See applyTemplate() for details of the template syntax.

For a more involved use of templates, see for example ReduceBuffer.wgsl and BinOpTemplate.ts in stoneberry, which use templates to make a generic reduction shader that can support arbitrary binary operations (min, max, sum).

Resource Management

WebGPU resources like textures and buffers are expensive, and garbage collection is uncertain. To free GPU resources more directly, Thimbleberry offers utilities for reference counting destroyable resources.

  • basic usage tracking

    • trackUse() when a resource is in use
    • trackRelease() when a resource is not used (it's destroyed when all users call release())
  • grouping tracked resources

    • trackContext() to identify a group of resources
      • .finish() to release an entire group of resources
  • scoped usage tracking

    • withUsage() to temporarily use a resource with a function
    • withAsyncUsage() to temporarily use a resource with an async function
  • reactive usage tracking

    • reactiveTrackUse() for reactively users, automatically track and release resources (e.g. if a buffer is rebuilt, release the old buffer and track the new one)
  • testing

    • withLeakTrack() for tests to validate usage tracking

Caching Compiled Shaders

Shader compilation is notably CPU expensive, so caching is typically wise.
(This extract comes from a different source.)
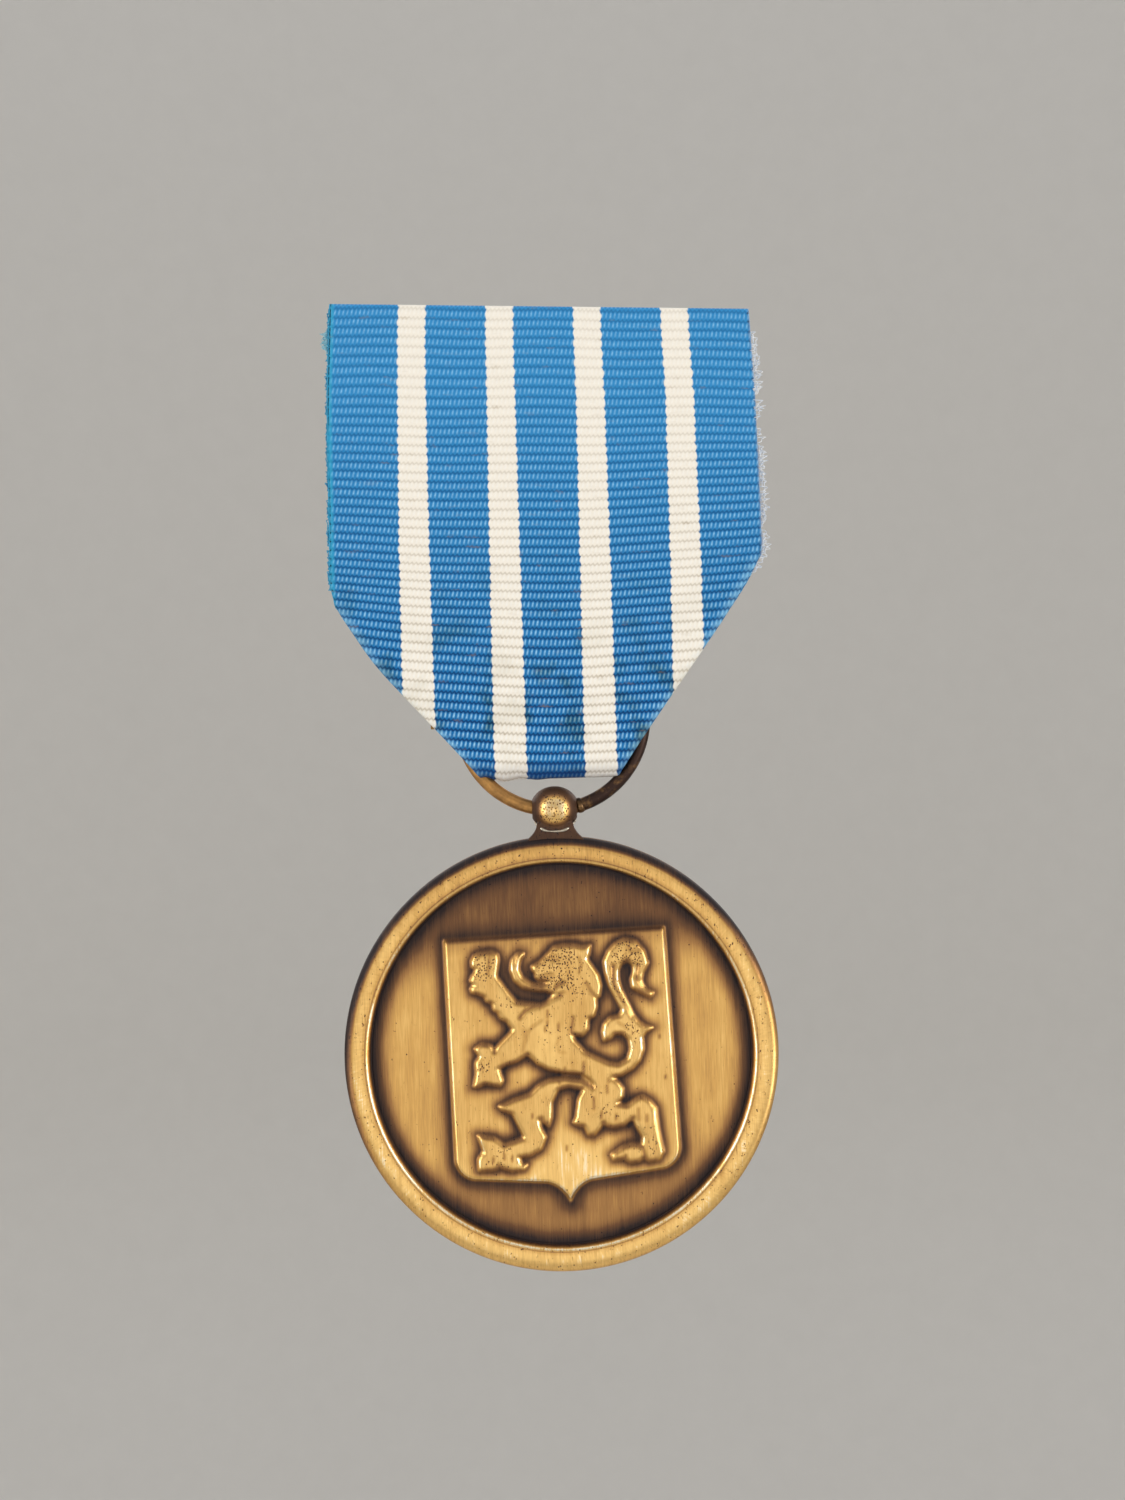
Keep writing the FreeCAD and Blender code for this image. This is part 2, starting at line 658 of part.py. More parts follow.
def make_hem_stitches():
    """One loop of thread from each sewing hole over the bar's edge into the cloth."""
    loops = []
    upright = Rotation(Vector(1, 1, 1), 120)
    for row_side, row_name in ((1, "high"), (-1, "low")):
        for step in range(4):
            loop = doc.addObject("Part::Torus", f"hem_thread_{row_name}_{step + 1}")
            bind(loop, Radius1="Dims.stitch_rad", Radius2="Dims.thread_rad", Angle3="180")
            turned = upright.multiply(Rotation(Vector(0, 0, 1), -90))
            place(
                loop,
                f"Dims.sew_first + Dims.sew_pitch * {step}",
                "Dims.ribbon_back",
                f"Dims.stitch_up * {row_side}",
                turned,
            )
            loops.append(loop)
    group = combine("Part::Compound", "hem_thread_group", Links=loops)
    return keep(group, "hem_stitches")


def make_hinge():
    """A bracket with two rounded ears on a base that is brazed to the bar."""
    ears = cylinder(
        "ear_round", "Dims.ear_wide / 2", "Dims.ear_high", x="Dims.hinge_side", z="-Dims.ear_high / 2"
    )
    block = box(
        "ear_block",
        "Dims.ear_wide",
        "-Dims.bar_back",
        "Dims.ear_high",
        "Dims.hinge_side - Dims.ear_wide / 2",
        "Dims.bar_back",
        "-Dims.ear_high / 2",
    )
    slot = box(
        "ear_gap",
        "Dims.ear_wide + 2",
        "Dims.ear_wide - Dims.bar_back",
        "Dims.ear_slot",
        "Dims.hinge_side - Dims.ear_wide / 2 - 1",
        "Dims.bar_back + Dims.base_thick",
        "-Dims.ear_slot / 2",
    )
    hole = cylinder(
        "ear_hole", "Dims.rivet_rad", "Dims.ear_high + 2", x="Dims.hinge_side", z="-Dims.ear_high / 2 - 1"
    )
    whole = combine("Part::MultiFuse", "ear_whole", Shapes=[ears, block])
    slotted = combine("Part::Cut", "ear_slotted", Base=whole, Tool=slot)
    drilled = combine("Part::Cut", "ear_drilled", Base=slotted, Tool=hole)
    return keep(drilled, "brooch_hinge")


def make_rivet():
    """The hinge's rivet, with a flat head outside each ear."""
    shank = cylinder(
        "rivet_shank", "Dims.rivet_rad", "Dims.ear_high", x="Dims.hinge_side", z="-Dims.ear_high / 2"
    )
    heads = []
    for name, start in (
        ("rivet_head_high", "Dims.ear_high / 2"),
        ("rivet_head_low", "-Dims.ear_high / 2 - Dims.rivet_head_high"),
    ):
        heads.append(cylinder(name, "Dims.rivet_head_rad", "Dims.rivet_head_high", x="Dims.hinge_side", z=start))
    whole = combine("Part::MultiFuse", "rivet_whole", Shapes=[shank, *heads])
    return keep(whole, "hinge_rivet")


def make_pin():
    """The needle: an eye about the rivet, a round shank and a sharp point."""
    along = Rotation(Vector(0, 1, 0), 90)
    eye = cylinder("pin_eye", "Dims.eye_rad", "Dims.eye_high", x="Dims.hinge_side", z="-Dims.eye_high / 2")
    shank = cylinder("pin_shank", "Dims.pin_rad", "Dims.pin_long", x="Dims.hinge_side", rotation=along)
    point = doc.addObject("Part::Cone", "pin_point")
    bind(point, Radius1="Dims.pin_rad", Radius2="Dims.pin_rad * 0.12", Height="Dims.point_long")
    place(point, "Dims.hinge_side + Dims.pin_long", "0", "0", along)
    hole = cylinder(
        "pin_eye_hole", "Dims.eye_hole_rad", "Dims.eye_high + 2", x="Dims.hinge_side", z="-Dims.eye_high / 2 - 1"
    )
    whole = combine("Part::MultiFuse", "pin_whole", Shapes=[eye, shank, point])
    drilled = combine("Part::Cut", "pin_drilled", Base=whole, Tool=hole)
    return keep(drilled, "brooch_pin")


def make_catch():
    """A C-shaped catch on a foot, its mouth facing back, where the pin snaps in."""
    along = Rotation(Vector(0, 1, 0), 90)
    side = "Dims.catch_side"
    outer = cylinder("catch_outer", "Dims.catch_out_rad", "Dims.catch_long", x=side, rotation=along)
    foot = box(
        "catch_base",
        "Dims.catch_long",
        "-Dims.bar_back - Dims.catch_in_rad",
        "Dims.catch_foot * 0.55",
        side,
        "Dims.bar_back",
        "-Dims.catch_foot * 0.275",
    )
    flange = box(
        "catch_flange",
        "Dims.catch_long",
        "Dims.base_thick * 0.7",
        "Dims.catch_foot",
        side,
        "Dims.bar_back",
        "-Dims.catch_foot / 2",
    )
    inner = cylinder("catch_inner", "Dims.catch_in_rad", "Dims.catch_long + 2", x=f"{side} - 1", rotation=along)
    mouth = box(
        "catch_mouth_box",
        "Dims.catch_long + 2",
        "Dims.catch_out_rad + 1",
        "Dims.catch_mouth",
        f"{side} - 1",
        "0",
        "-Dims.catch_mouth / 2",
    )
    whole = combine("Part::MultiFuse", "catch_whole", Shapes=[outer, foot, flange])
    bored = combine("Part::Cut", "catch_bored", Base=whole, Tool=inner)
    opened = combine("Part::Cut", "catch_opened", Base=bored, Tool=mouth)
    return keep(opened, "brooch_catch")


def check_and_write():
    """Stops on any failed object or bad shape, then writes one STEP file per sub-part."""
    doc.recompute()
    for item in doc.Objects:
        failed = [state for state in item.State if state in ("Invalid", "Error")]
        if failed:
            raise RuntimeError(f"{item.Name} is {failed}")
    os.makedirs("parts", exist_ok=True)
    for item in sub_parts:
        shape = item.Shape
        if shape.isNull() or not shape.isValid() or not shape.Solids:
            raise RuntimeError(f"{item.Label} has no valid solid")
        bounds = shape.BoundBox
        print(
            f"{item.Label}: {len(shape.Solids)} solids, {shape.Volume:.2f} mm3, "
            f"x {bounds.XMin:.2f} {bounds.XMax:.2f}, y {bounds.YMin:.2f} {bounds.YMax:.2f}, "
            f"z {bounds.ZMin:.2f} {bounds.ZMax:.2f}"
        )
        shape.exportStep(f"parts/{item.Label}.step")


make_disc()
make_ball()
make_solder()
make_ring()
make_ribbon_upper()
make_ribbon_tip()
make_fold_stitches()
make_staple()
make_bar()
make_hem_stitches()
make_hinge()
make_rivet()
make_pin()
make_catch()
check_and_write()
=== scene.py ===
"""The looks of a struck bronze medal on a folded silk ribbon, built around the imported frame.

Everything is in metres, +Z up, the front facing -Y. Sizes written with MM are millimetres.
"""
import json
import math

import bmesh
import bpy
import numpy as np
from mathutils import Matrix, Vector


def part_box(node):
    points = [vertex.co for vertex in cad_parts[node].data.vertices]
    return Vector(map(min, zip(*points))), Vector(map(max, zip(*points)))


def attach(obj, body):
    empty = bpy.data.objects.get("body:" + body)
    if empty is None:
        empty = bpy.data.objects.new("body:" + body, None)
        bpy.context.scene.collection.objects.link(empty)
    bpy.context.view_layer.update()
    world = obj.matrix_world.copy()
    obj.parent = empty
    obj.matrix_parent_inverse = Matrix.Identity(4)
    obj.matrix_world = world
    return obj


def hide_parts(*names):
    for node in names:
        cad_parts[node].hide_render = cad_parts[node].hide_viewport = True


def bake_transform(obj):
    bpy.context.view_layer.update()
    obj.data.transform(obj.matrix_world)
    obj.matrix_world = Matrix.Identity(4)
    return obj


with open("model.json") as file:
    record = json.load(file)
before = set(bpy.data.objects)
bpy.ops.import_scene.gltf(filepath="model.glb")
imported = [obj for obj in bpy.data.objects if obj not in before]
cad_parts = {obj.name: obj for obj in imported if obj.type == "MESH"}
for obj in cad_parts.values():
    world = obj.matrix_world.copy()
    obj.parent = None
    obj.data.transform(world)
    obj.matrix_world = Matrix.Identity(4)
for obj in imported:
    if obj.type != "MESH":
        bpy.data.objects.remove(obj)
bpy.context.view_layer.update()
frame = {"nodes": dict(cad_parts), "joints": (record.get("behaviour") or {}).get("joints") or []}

MM = 0.001
SEED = 7

JOINTS = {joint["name"]: joint for joint in frame["joints"]}
RING_CENTRE = Vector(JOINTS["ring_turn"]["pos_m"])
BALL_CENTRE = Vector(JOINTS["medal_swing"]["pos_m"])
FLEX = Vector(JOINTS["tip_flex"]["pos_m"])
DISC_LOW, DISC_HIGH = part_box("medal_disc")
DISC_CENTRE = (DISC_LOW + DISC_HIGH) / 2
UPPER_LOW, UPPER_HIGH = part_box("ribbon_upper")
TIP_LOW, TIP_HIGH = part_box("ribbon_tip")


# ---------------------------------------------------------------- small helpers


def smooth_step(value, start, end):
    """0 at start, 1 at end, and a smooth S between them."""
    share = np.clip((value - start) / (end - start), 0.0, 1.0)
    return share * share * (3 - 2 * share)


def new_mesh_object(name, points, faces):
    """A mesh object from points in metres and faces of point indices."""
    mesh = bpy.data.meshes.new(name)
    mesh.from_pydata(np.asarray(points).tolist(), [], faces)
    mesh.validate()
    piece = bpy.data.objects.new(name, mesh)
    bpy.context.scene.collection.objects.link(piece)
    mesh.polygons.foreach_set("use_smooth", [True] * len(mesh.polygons))
    mesh.update()
    return piece


def set_attribute(piece, name, values):
    """A number at each point of a mesh, which its material reads."""
    layer = piece.data.attributes.new(name, "FLOAT", "POINT")
    layer.data.foreach_set("value", np.asarray(values, np.float32))


def apply_modifiers(piece):
    """Replaces a piece's mesh with what its modifiers make of it."""
    graph = bpy.context.evaluated_depsgraph_get()
    made = bpy.data.meshes.new_from_object(piece.evaluated_get(graph))
    piece.modifiers.clear()
    piece.data = made
    made.polygons.foreach_set("use_smooth", [True] * len(made.polygons))


def grid_faces(rows, columns, offset=0, flip=False):
    """Four-sided faces of a grid of points stored row by row."""
    corner = (np.arange(rows - 1)[:, None] * columns + np.arange(columns - 1)[None, :]).ravel() + offset
    quads = np.stack([corner, corner + 1, corner + columns + 1, corner + columns], axis=1)
    return quads[:, ::-1] if flip else quads


def turned_faces(rows, sides, closed=False):
    """Faces between rings of points, with a cap at both ends unless the last ring meets the first."""
    faces = []
    for row in range(rows if closed else rows - 1):
        here = row * sides
        after = (row + 1) % rows * sides
        for step in range(sides):
            beside = (step + 1) % sides
            faces.append([here + step, here + beside, after + beside, after + step])
    if not closed:
        faces.append(list(range(sides))[::-1])
        faces.append([(rows - 1) * sides + step for step in range(sides)])
    return faces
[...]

Thimbleberry provides a typical memoize API, with a front end specialized for caching shader pipeline constructors. It's called memoizeWithDevice() and it's used for functions that take a labeled GPUDevice. The cache is globally persistent by default. A cache version with weak references is also available: pass weakMemoCache() to the function returned from memoizeWithDevice().

Reactively

Reactivity is a handy technique for making flexible WebGPU shaders. (See Reactivity for a detailed discussion.) If you'd like to try building your shaders in a reactive style using Reactively and decorate, there are a couple of useful utilities in Thimbleberry.

  • reactiveTrackUse() will help with resource cleanup by tracking destroyable objects like GPUBuffers. If the resource becomes unused because it was replaced dynamically, the old resource will be destroyed.

  • assignParams() will copy props style argument objects to Reactively decorated properties conveniently in one step, and will validate that all properties are assigned.

Thimbleberry's other utilities don't depend on reactivity.

Cypress Component Tests

Cypress component testing is a handy way to develop and maintain shaders in a test supported style. An example cypress configuration is in the Thimbleberry tree.

Thimbleberry includes some useful examples and utilities for Cypress tests.

  • The debug functions like withTextureCopy() are purpose built for debugging and testing.
  • Convenience routines in Thimbleberry such as makeTexture(), sequenceTexture(), makeBuffer() are useful for setting up test scenarios.
  • Take note of the configuration in cypress.config.ts, e.g. for setting browser command line arguments.

For examples, take a look at Mosaic.cy.ts or the other tests in component-test.

Shader development and debugging is more difficult than typical web programming. I've found it useful to develop shaders incrementally from small test examples. Once set up, component testing wtih Vite and Cypress is very handy. New tests are easy to add. Tests re-run automatically as you change a file. And best of all, the development test cycle time is essentially instantaneous.

Cypress is big and can be difficult to configure, but hopefully these examples will help you.